Rushing into hospital for an emergency is, on the whole, not the way you want to spend your weekend. However, there are amazing things one can pick up in a hospital, and I’m not talking about either diseases or doctors.
Firstly, the conversations are spectacular. Around me in A&E there were three old dears that had fallen and done something to their hips, and the doctors’ slow yet loud speech patterns were wonderfully different to when they spoke to me. The changes are exactly why writers should think about all the participants in dialogue: people change what and how they say things depending on their audience.
Then there’s the hospital itself. There are so many emotions flying around from patients and the patients’ loved ones, while the doctors maintain a caring-but-aloof, we’ve-seen-it-all-before demeanour.
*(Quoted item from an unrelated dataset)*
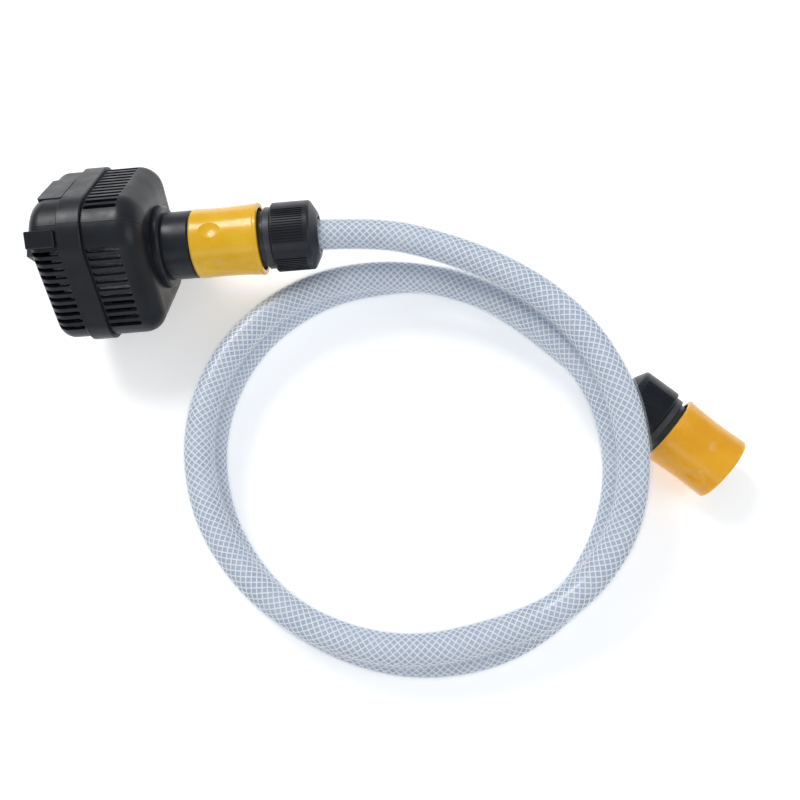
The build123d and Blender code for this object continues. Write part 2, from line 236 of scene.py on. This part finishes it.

I’m not saying doctors don’t care, I’m just saying that this is their job and, in the same way that a retail assistant will smile and tell you that this is the most amazing dress in their collection, even though their excitement wore off about three weeks ago when it first came into the store.
There’s also the effects of taking someone into unfamiliar territory and seeing how they react. Classic plot trick, but there’s so much scope for this in a hospital. I always thought it would be hilarious to take a bunch of horny teens on a walk down the natural birth unit of a hospital – the screams should be enough to put them off sex for at least a year by my reckoning.
And finally, there’s the obvious, don’t-do-this-at-home, change in perspective when you’ve been ploughed with drugs that aim to cure but inevitably have side-effects ranging from drowsiness to hallucinations. Get someone to write stuff down if it’s the latter, as chances are you’ll forget, and there’s so much material there to play with.
Moral of the story: even a trip to A&E comes with benefits for your writing. Just don’t put yourself in hospital on purpose. It’s not worth it.